Bazı şeyler senin planın mı?
İnsani aklımın idrak edemeyeceği anlamları mı var?
Bu kadar anlam yüklememin anlamı nedir peki?
Senin planların ile kendi mana arayışımın sınırlarını nerede ayıracağım?
Burası Tanrı'nın planları burası ise benim derin kuyularım diye bir sınırı nasıl çekeceğim?
'KENDİNİ BİL'! Duyuyorum sesini.
Her yer bununla ilgili şimdilerde bilmiyorum dünya ile iletişimin nasıl şu aralar.
Son bilmem kaç yüz yıldır yazılan, tartışılan, konuşulan her şey Kendini bilmek ile ilgili.
KENDİNİ BİL' kendini bul, farkında ol, kendini tanı...
Her yazar sanki tüm kelime dağarcığını sade bunu anlatmak için kullanmış.
Her düşünür, sadece buna varmak için sesini duyurmaya çalışmış ve bunun için aklını, ömrünü adamış.
Her senarist farklı hikayelerle hep buraya varmaya çalışmış.
Kaos denilen, labirent denilen, zor ve emek gerektiren bu yollar hep buna çıkıyor.
İnsan olmak bir ömür taşıdığımız yara mı ? Bir olmaz mı?
Ve bir yaradan bir olmazdan güvenli alanlar mı yarattık bizler de kendimize?
Neresinden tutsam, tutmak istesem elimde kalıyor bazı şeyler.
Kaçmalar doluyor aklımın tüm köşelerine, daha kaçarken pişman olacağımı biliyorum.
Her zehrin içinde bir panzehir vardır ya.
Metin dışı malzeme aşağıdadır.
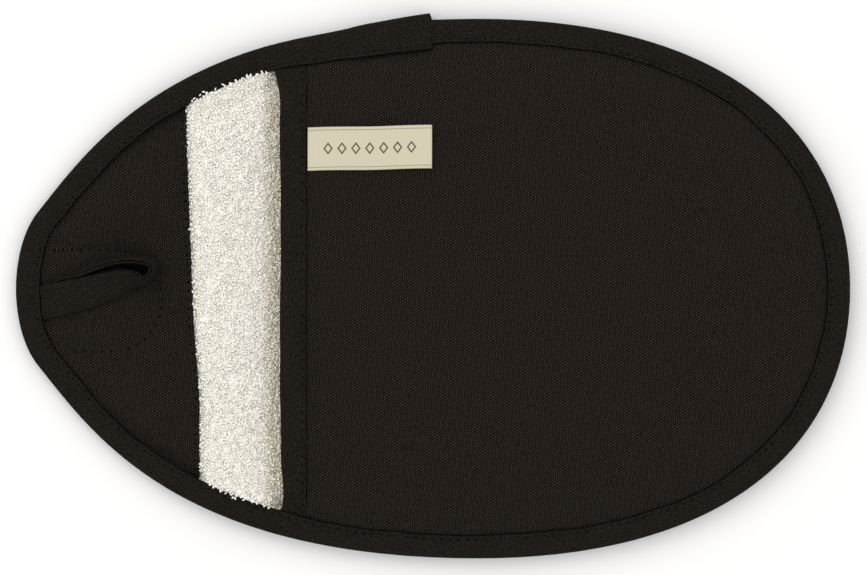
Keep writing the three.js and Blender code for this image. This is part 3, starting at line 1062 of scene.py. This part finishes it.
class MITT_OT_facing(MittPiece, bpy.types.Operator):
    """Lay the canvas facing over the tip, with its turned edge and the magnet's pouch"""

    bl_idname = "mitt.facing"
    bl_label = "Tip Facing"

    def execute(self, context):
        sizes = self.sizes
        edge = Vector((facing_edge(0, 0), 0, 0))
        away = Vector((math.cos(FACING_LEAN), math.sin(FACING_LEAN), 0))
        bm = cut_sheet(3, 1.7 * MM, [(edge, away)], FACING_LEAN, edge.xy)
        drape(bm, surface_of_frame("tip_facing"), top_of, 8)
        piece = piece_from(bm, "tip_facing_cloth")
        line = KDTree(400)
        for k, (x, y) in enumerate(pouch_path(400)):
            line.insert((x, y, 0), k)
        line.balance()

        def to_line(x, y):
            return line.find((x, y, 0))[2]

        def seam(x, y):
            held = RIM.depth_at(x, y) < SEAM_MARGIN or facing_edge(0, y) - x < 3 * MM
            return 1.0 if held or to_line(x, y) < 1.0 * MM else 0.0

        settle(piece, seam, sizes, 0.8 * MM)
        past = past_tape(sizes)

        def shape(x, y, z):
            groove = -0.6 * MM * math.exp(-((to_line(x, y) / (1.1 * MM)) ** 2))
            away = facing_edge(0, y) - x
            turned = 0.3 * MM * (1 - float(steps(5 * MM, 7 * MM, away)))
            sewn = -0.3 * MM * math.exp(-(((away - sizes.stitch_inset) / (0.8 * MM)) ** 2))
            middle = math.hypot(x - POUCH_CENTRE.x, y - POUCH_CENTRE.y)
            disc = 0.4 * MM * (1 - float(steps(10.5 * MM, 15.5 * MM, middle)))
            pinch = 0.0 if RIM.depth_at(x, y) < SEAM_MARGIN else 1.0
            bow = facing_bow(y) * (1 - float(steps(0, 25 * MM, away)))
            return bow, 0, (groove + turned + sewn + disc) * pinch + valley(past(x, y))

        move_points(piece, shape)
        finish_canvas(piece, sizes, "tip_facing")
        return {"FINISHED"}


class MITT_OT_front_cover(MittPiece, bpy.types.Operator):
    """Stretch the canvas over the pocket front"""

    bl_idname = "mitt.front_cover"
    bl_label = "Front Cover"

    def execute(self, context):
        sizes = self.sizes
        bm = cut_sheet(4, sizes.cloth_cell, [MOUTH_TRIM], 0.0, MOUTH_TRIM[0].xy)
        drape(bm, surface_of_frame("front_canvas"), top_of, 8)
        piece = piece_from(bm, "front_cover")

        def seam(x, y):
            lapped = y > 0 and x < 3 * MM
            wide = 13.5 * MM if lapped else SEAM_MARGIN
            return 1.0 if RIM.depth_at(x, y) < wide or x < -45.5 * MM else 0.0

        settle(piece, seam, sizes, 1.1 * MM)
        past = past_tape(sizes)
        move_points(piece, lambda x, y, z: (0, 0, valley(past(x, y))))
        finish_canvas(piece, sizes, "front_canvas")
        return {"FINISHED"}


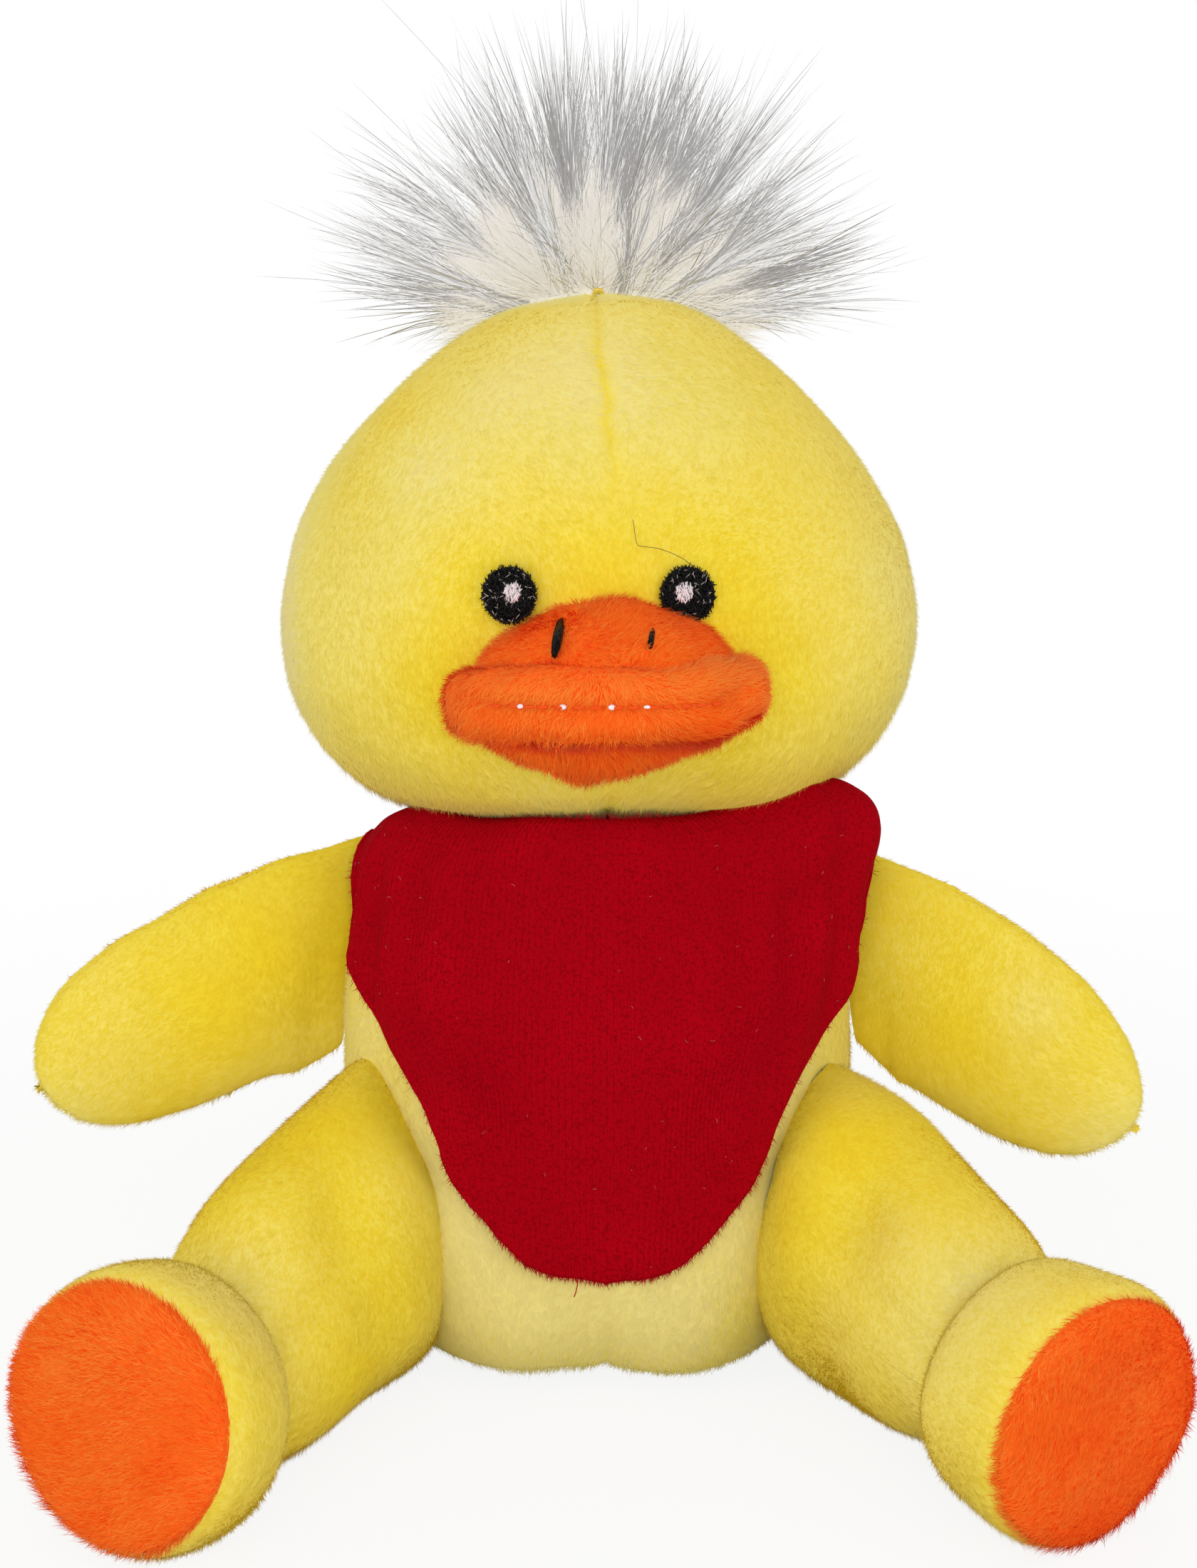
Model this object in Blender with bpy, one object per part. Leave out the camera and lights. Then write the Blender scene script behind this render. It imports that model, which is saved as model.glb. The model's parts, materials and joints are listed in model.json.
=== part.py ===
"""A sewn plush duck that sits with its legs forward and leans back a little.

Each cut and sewn piece is its own object: the fabric panels of the head, torso, arms and legs,
their filling, the padded beak, the embroidery, the long-pile hair tuft and the neck bandana.
Metres, +Z up. The duck faces -Y, its left side is at +X, and the origin is the centre of the
flat that it sits on.
"""

import math

import bmesh
import bpy
from mathutils import Matrix, Vector

# Fabric, seams and cuts
SEAM_GAP = 0.0003
PLUSH_THICKNESS = 0.0016
ARM_PLUSH_THICKNESS = 0.0012
REST_FLAT_DEPTH = 0.0005
GUIDE_SIZE = 0.5
SHARP_DEGREES = 50.0
SLOPE_STEP_SHARE = 0.01

# Torso
TORSO_WIDTH = 0.088
TORSO_DEPTH = 0.064
TORSO_HEIGHT = 0.091
NECK_RADIUS = 0.0245
LEAN_DEGREES = 11.0
BEND_SHARE = 0.45
CENTRE_LINE_STEPS = 24
SIDE_SEAM_BACK = 0.008
TORSO_SIDES = 26
TORSO_RINGS = 12
TORSO_SHARES = (
    (0.00, 0.62, 0.60),
    (0.02, 0.74, 0.75),
    (0.06, 0.82, 0.87),
    (0.15, 0.915, 0.96),
    (0.30, 0.965, 1.00),
    (0.50, 1.00, 1.00),
    (0.62, 0.99, 0.98),
    (0.74, 0.965, 0.94),
    (0.84, 0.93, 0.90),
    (0.90, 0.895, 0.87),
    (0.955, 0.82, 0.82),
    (1.00, 2.0 * NECK_RADIUS / TORSO_WIDTH, 2.0 * NECK_RADIUS / TORSO_DEPTH),
)

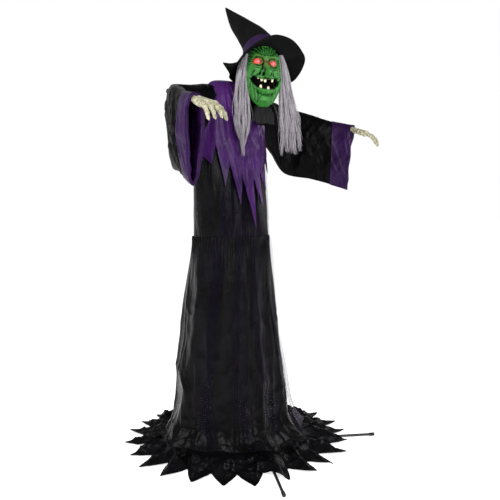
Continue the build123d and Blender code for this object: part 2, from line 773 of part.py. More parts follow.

Her aşkın içinde bir nefret, her sonun içinde bir başlangıç.
Bazen zehrin içinde şifa olmadığı olur mu?
Bazen zehir sadece zehir midir?
Bir kitapta okumuştum 'körler ülkesinde görmek hastalıktır' yazıyordu.
Sevmeyi bilmeyenlerin yanında sevebilmek bir hastalığa dönüşüyor.
Sevgi ile iyileştiremediğin seni zehirlemeye başlıyor.
Belki bazı sonlar böyle yazılmalıydı.
Zehir şifayı yener, yumuşacık kalpler karşılıksız fedakarlıktan taşa döner.
Dünya böylesine ağır gelse bile bazı zamanlar, insan varlığı böylesine korkunç görünse bile gözüme bazen
Yarattığın bu sistemi, bu capcanlı yaşamı çok seviyorum.
İçimden geçen, içinden geçtiğim bunca düşünce ve hisse rağmen sevebiliyor kalmamız bir lütuf mu? bir ceza mı bilmem.
Bu kadar sevmesek ruhlarımızın gölgeleri altında ezilip kalmaz mıydık zaten.
Sadece bazı an'lar bir şeyler yaşanıyor, ruhun içinde bir takım öngörülemez şeyler oluyor ve bilince doğru hızla yükseliyor.
İşte o zamanlar da soruların altından kalkabilmek güçleşiyor.
Seninle bu kısa görüşmeler rahatlatıcı ve orada olduğunu bilmek güzel.
Sorularıma bir muhatap bulmak güzel. Ve daha sorarken cevapları bildiğimi hatırlamak daha güzel.
Bu 5 dakikayı ayırdığın için teşekkür ederim.